Both Carr and Rettig stop short of offering any solutions to the trouble. Carr takes the “necessary evil” point of view and simply suggests spending less on IT and outsourcing as much as possible. This doesn’t really solve the root cause issues and is simply avoiding the problem. Rettig suggests closer communication between business and IT and that executives should educate themselves more about technology. Good advice, but it’s a bit like saying if you want your food cooked right, you need to go to culinary school so that you can cook it yourself.

So what is the solution? At the risk of sounding pretentious, I’d like to suggest that there is a silver bullet solution. The answer is not more technology – we have plenty of technology and quite frankly, most of the core technical challenges were addressed by the 1980’s. The wave after wave of new technologies over the past 20 years are mostly incremental improvements over long-standing practices. Don’t get me wrong, there have been amazing developments in the past 20 years such as the low cost and tremendous capacity of the modern PC and the World Wide Web which is arguably the largest application in the world.

What I am talking about are the fundamental disciplines of managing change in an IT environment. Specifically, Information Architecture, Program Management, Systems Integration and Configuration Management. The silver bullet solution to today’s IT complexity is to simply perform these four practice areas in a disciplined fashion. And the interesting thing is you don’t even need to buy the latest IT Management Best Seller to learn the techniques – if you follow the advice of The Mythical Man-Month, first written by Fred Brooks in 1975, you will have 80% of the Silver Bullet solution. In his book, Brooks talks about his insights for how to effectively build large-scale integrated systems that require many teams consisting of hundreds, or even thousands, of staff working in a cohesive manner. His advice is as applicable today for a large-scale enterprise IT department consisting of hundreds or thousands of staff working to build an integrated enterprise system that meets the business needs.

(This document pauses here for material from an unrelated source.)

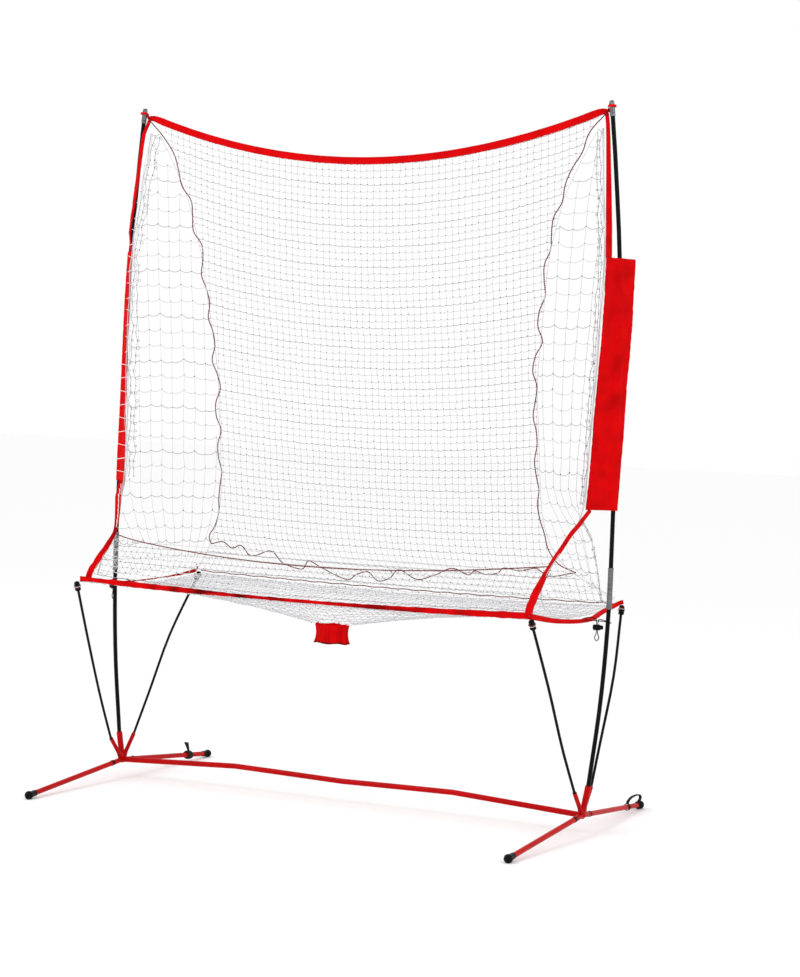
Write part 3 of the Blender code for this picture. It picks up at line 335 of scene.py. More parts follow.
def curve_through(knots_of_route, spacing):
    """Points about one spacing apart on a smooth curve through the route's points."""
    route = [Vector(k) for k in knots_of_route]
    spans = [(b - a).length for a, b in zip(route, route[1:])]
    chords = [(b - a) / h for a, b, h in zip(route, route[1:], spans)]
    slopes = [chords[0]]
    for i in range(1, len(route) - 1):
        before, after = spans[i - 1], spans[i]
        slopes.append((chords[i - 1] * after + chords[i] * before) / (before + after))
    slopes.append(chords[-1])
    path = []
    for i, h in enumerate(spans):
        steps = max(1, round(h / spacing))
        for j in range(steps):
            t = j / steps
            path.append((2 * t**3 - 3 * t**2 + 1) * route[i] + (t**3 - 2 * t**2 + t) * h * slopes[i]
                        + (3 * t**2 - 2 * t**3) * route[i + 1] + (t**3 - t**2) * h * slopes[i + 1])
    path.append(route[-1])
    return path


def distances(line):
    """How far along a line each of its points is."""
    return np.concatenate([[0.0], np.cumsum(np.linalg.norm(np.diff(line, axis=0), axis=1))])


def points_at(stations, along, line):
    """The points of a line at some distances along it."""
    return np.stack([np.interp(stations, along, line[:, k]) for k in range(3)], axis=-1)


def resampled(path, spacing):
    """The same line with its points one spacing apart."""
    line = np.array([tuple(p) for p in path])
    along = distances(line)
    count = max(2, round(along[-1] / spacing) + 1)
    return points_at(np.linspace(0, along[-1], count), along, line)


def twisted_lace(shape, path):
    """Two thin strands laid round each other along a path."""
    line = resampled(path, LACE_PITCH / LACE_STEPS)
    ahead = directions(line)
    least = np.eye(3)[np.argmin(np.abs(ahead.mean(0)))]
    across = np.cross(ahead, least)
    across /= np.linalg.norm(across, axis=1, keepdims=True)
    above = np.cross(ahead, across)
    turn = 2 * math.pi * np.arange(len(line)) / LACE_STEPS
    offset = (np.cos(turn)[:, None] * across + np.sin(turn)[:, None] * above) * LACE_RADIUS * 0.8
    tube(shape, line + offset, LACE_RADIUS, 5, 0)
    tube(shape, line - offset, LACE_RADIUS, 5, 1)


def band(shape, path, crosswise, width, thickness=STRAP_THICKNESS, across_steps=4, ripple=None,
         shade=None, hem=0.45):
    """A sewn strap: two cloth faces and round edges that are a little thicker.

    width may change along the path.  ripple(i, u) moves the cloth along its normal, with u from
    -1 to 1 across the width, and shade(i, u) darkens it as painted shade.  hem is how much thicker the
    edges are.
    Returns the middle line, the width directions and the normals.
    """
    path = np.array([tuple(p) for p in path])
    ahead = directions(path)
    side = np.array([tuple(c) for c in crosswise])
    side -= ahead * np.sum(side * ahead, axis=1, keepdims=True)
    side /= np.linalg.norm(side, axis=1, keepdims=True)
    normal = np.cross(ahead, side)
    widths = np.broadcast_to(np.asarray(width, float), (len(path),))
    across = np.linspace(-1, 1, across_steps + 1)
    size = 2 * (across_steps + 1)
    points, uvs, shades = [], [], []
    length = 0.0
    for i, spot in enumerate(path):
        if i:
            length += float(np.linalg.norm(path[i] - path[i - 1]))
        ring = []
        for sign, order in ((1, across), (-1, across[::-1])):
            for u in order:
                lift = ripple(i, u) if ripple else 0.0
                half = thickness / 2 * (1 + hem * (abs(u) > 0.72))
                reach = u - 0.04 * np.sign(u) * (abs(u) > 0.99)
                ring.append(spot + side[i] * (reach * widths[i] / 2) + normal[i] * (lift + sign * half))
                uvs.append((u * widths[i] / 2 + 0.05 * (sign < 0), length))
                shades.append(shade(i, u) if shade else 1.0)
        points += ring
    faces = []
    for i in range(len(path) - 1):
        low, high = i * size, (i + 1) * size
        for k in range(size):
            after = (k + 1) % size
            faces.append((low + k, low + after, high + after, high + k))
    faces.append(tuple(range(size))[::-1])
    faces.append(tuple(range((len(path) - 1) * size, len(path) * size)))
    shape.add(points, faces, 0, uvs, shades)
    return path, side, normal


def stitch_row(shape, line, normal, lift):
    """A row of separate stitches that lie on the cloth along a line."""
    line, normal = np.asarray(line), np.asarray(normal)
    along = distances(line)
    shares = np.array((0.0, 0.25, 0.75, 1.0))
    heights = lift + np.array((-0.4, 0.5, 0.5, -0.4)) * STITCH_RADIUS
    for k in range(int(along[-1] / STITCH_PITCH)):
        stations = k * STITCH_PITCH + shares * STITCH_LENGTH
        places = points_at(stations, along, line) + points_at(stations, along, normal) * heights[:, None]
        facing = points_at(k * STITCH_PITCH + STITCH_LENGTH / 2, along, normal)
        tube(shape, places, STITCH_RADIUS, 4, facing=facing, ends=False)


def edge_stitches(shape, laid, width, inset, thickness=STRAP_THICKNESS, ripple=None):
    """Stitch rows along both edges of a band, on both of its faces."""
    path, side, normal = laid
    widths = np.broadcast_to(np.asarray(width, float), (len(path),))
    for edge in (-1, 1):
        u = edge * (1 - inset)
        lift = np.array([ripple(i, u) if ripple else 0.0 for i in range(len(path))])
        line = path + side * (u * widths / 2)[:, None] + normal * lift[:, None]
        for face in (1, -1):
            stitch_row(shape, line, normal * face, thickness * 0.72)


def double_wall(rows, count, flipped=False):
    """Faces of a closed sleeve: rows of points round its outer wall, then round its inner one."""
    size = rows * count
    last = size - count
    faces = []
    for k in range(count):
        after = (k + 1) % count
        for i in range(0, last, count):
            wall = (i + k, i + after, i + count + after, i + count + k)
            faces += [wall, tuple(size + corner for corner in reversed(wall))]
        faces.append((after, k, size + k, size + after))
        faces.append((last + k, last + after, size + last + after, size + last + k))
    return [face[::-1] for face in faces] if flipped else faces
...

Note that I didn’t list Software Engineering as one of the 4 pillars of the real Silver Bullet. The reason is that the industry was doing a good job of software engineering 30 years ago and is still doing a good job today. The development languages have changed and the tools have evolved, but fundamentally, the discipline of writing software is not a root cause of the trouble that Cynthia Rettig speaks of, or the frustration that Nicholas Carr writes about. The root cause is lack of discipline (read leadership) in the practice of architecture, integration, program management, and change management. If an organization was to focus on these four practice areas, put their strongest leaders in charge of them, and invest in training and tools for the staff, then the hype cycle will disappear.